Auctioneer Karen Sorbo
Photo by ackerman + Gruber
Auctioneer Karen Sorbo is one of the most sought-after for fundraising benefits, having generated more than $600 million for worthy causes at more than 2,600 auctions since she started in 1993. Today, Hopkins-based Sorbo works at 65 to 70 fundraising events a year in Minnesota and across the country; her record for a local auction is $2.24 million for Children’s Minnesota Foundation.
“I grew up on a hobby farm in western Minnesota, and my father brought me to numerous auctions. I was fascinated by the auctioneer’s chant. I just stared at the man with the belt buckle you could serve a turkey dinner on, with his cowboy hat and cowboy boots and his fast talking. I didn’t set out to become an auctioneer—it wasn’t a girl’s job or career. I was very quiet then and didn’t speak much—but I’m making up for it now.”
“Growing up, I wasn’t pretty and I was heavyset. My father raised me like a boy. I didn’t act like a girl, and I dressed in bib overalls. I think that contributed to me having a lower voice. When they’re growing up most girls are really cute, and they speak in high voices. My voice is very far down in my diaphragm, which helps as an auctioneer.”
“I went off to college and got a music degree, taught private music lessons, then got married and had children. I got into auctioneering after my father retired in 1992. He was really bored and I said, Dad, why don’t we go to auction school and open up an auction house? We graduated and got licensed but then my father fell very ill and I couldn’t open an auction house. But there was an article in a local newspaper with a picture of me getting my certification and shaking the hand of the owner of the auction school, so I got a call asking me if I could donate my skills.”
“My first auction was at a charity golf tournament raising money for diabetes, and I was ‘bit by the bug.’ I thought, All right, I’m changing lives. That’s what I’d wanted to do since I was a little girl. I ended up raising three times as much as the person they’d hired in the past. In my first year I donated my work to 50 nonprofits and I finally thought, Why not make a living doing this? Nobody turned me down, and the phone kept ringing. That was 2,600 auctions ago.”
“Every auction is like my first and last. I always give it my all onstage.

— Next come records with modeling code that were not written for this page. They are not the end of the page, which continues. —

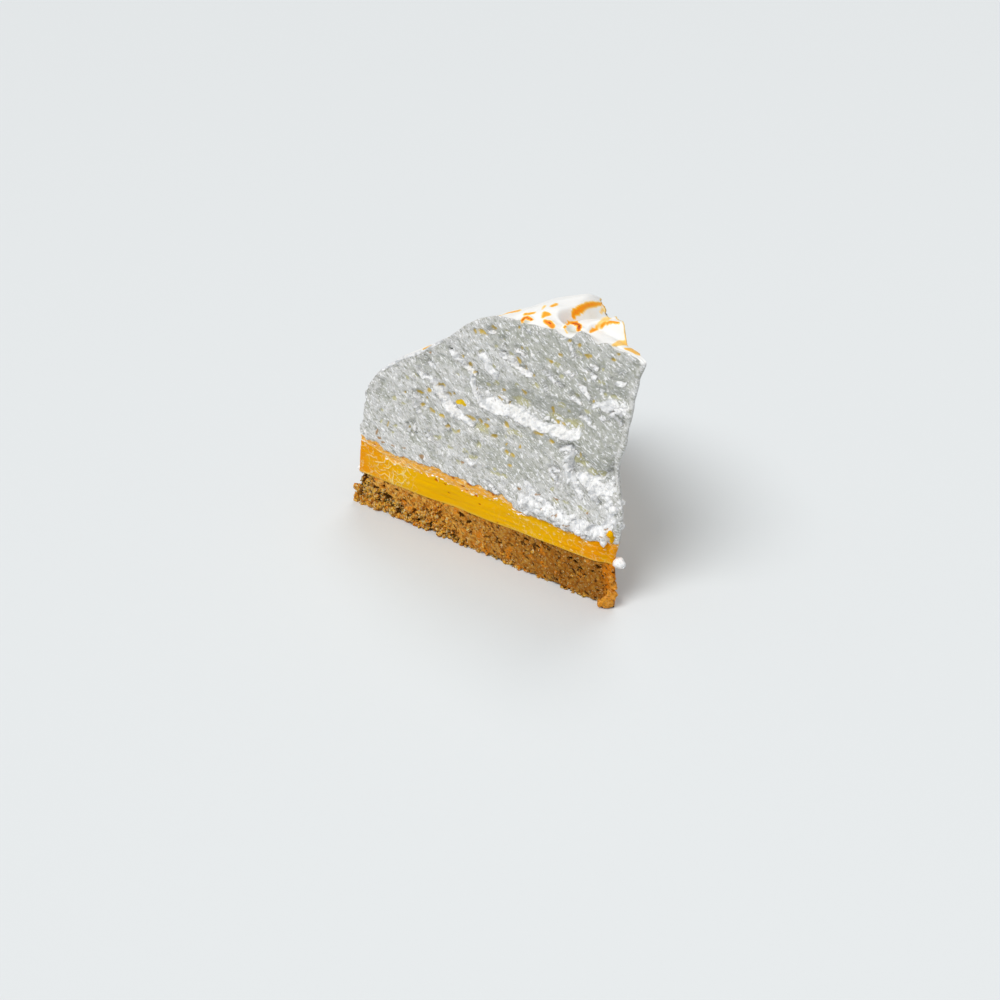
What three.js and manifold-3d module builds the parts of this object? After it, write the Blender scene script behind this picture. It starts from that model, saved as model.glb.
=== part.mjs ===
// A slice of lime pie, in millimetres, +Z up: a pressed crumb base, a layer of set lime filling and
// a tall dome of torched meringue with a swirl of petals on its crown.
// The point of the slice is towards +X and its rim towards -X. The cut faces stand on the -Y and
// +Y sides. The origin is under the middle of the whole, on the surface that the slice stands on.
import * as THREE from 'three';
import { mergeVertices } from 'three/addons/utils/BufferGeometryUtils.js';
import Module from 'manifold-3d';

const { clamp, degToRad, lerp, smoothstep } = THREE.MathUtils;

// The whole pie and the cut
const pieRadius = 116.5;
const sliceAngle = degToRad(45);
const bluntTip = 5.6;
const pieAxis = { x: 59.7, y: 0 };

// Heights of the layers
const crustAtRim = 13.2;
const crustAtTip = 16;
const fillingTop = 28.7;
const layerGap = 0.3;

// Dome of the meringue: a level crown, a slope down to the shoulder, and a rounded edge at the rim
const crownHeight = 89.5;
const crownRadius = 46;
const shoulderHeight = 50;
const shoulderRadius = 110;
const domeCurve = 1.2;

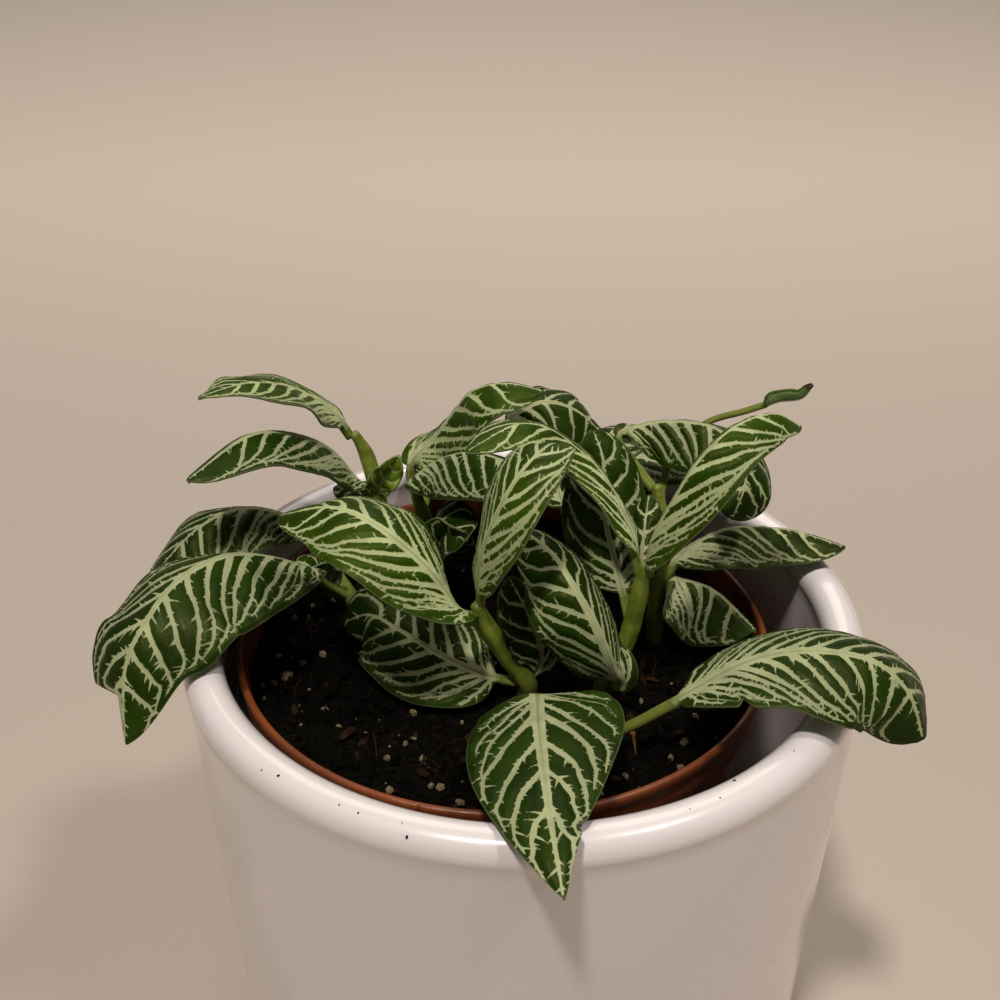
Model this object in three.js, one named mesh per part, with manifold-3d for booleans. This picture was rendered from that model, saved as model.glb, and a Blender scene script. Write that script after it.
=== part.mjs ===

And I study every organization as if it were a marriage partner—I always learn everything about who’s hiring me, and then I’m able to connect with the audience because I feel I’m one of them. Because they believe in finding a cure for cancer, or finding a cure for AIDS, my job is to make them feel they’re there for a reason—not just to auction off items but to truly feel good about giving.”
“When I’m in front of an audience, I have to keep the energy going. I’m a lady, and you’re not supposed to perspire, but I’m actually dripping because it takes so much effort. I’m an entertainer. I’m a motivational speaker creating the energy for people to continue to bid—and to bring them back to why they’re there. And then sometimes it might get quiet and I’ll sit down next to someone and say, Sir, I’m curious. If you have $10,000 to bid, don’t you have $11,000? I make it a conversation.”
“For the first 15 years of my career, people would bid on more material items, but now guests at events want to bid more on experiences and making memories. Material items don’t fetch what they used to: 20 years ago, I sold a castle in Ireland for $4 million, but I couldn’t get $500,000 for it today. 20 years ago, I sold a Rolling Stones guitar for $85,000; today it would be difficult to get $5,000 for it. I recently sold a Golden Retriever puppy for $35,000; I wished we’d had two, we could have brought in $70,000.”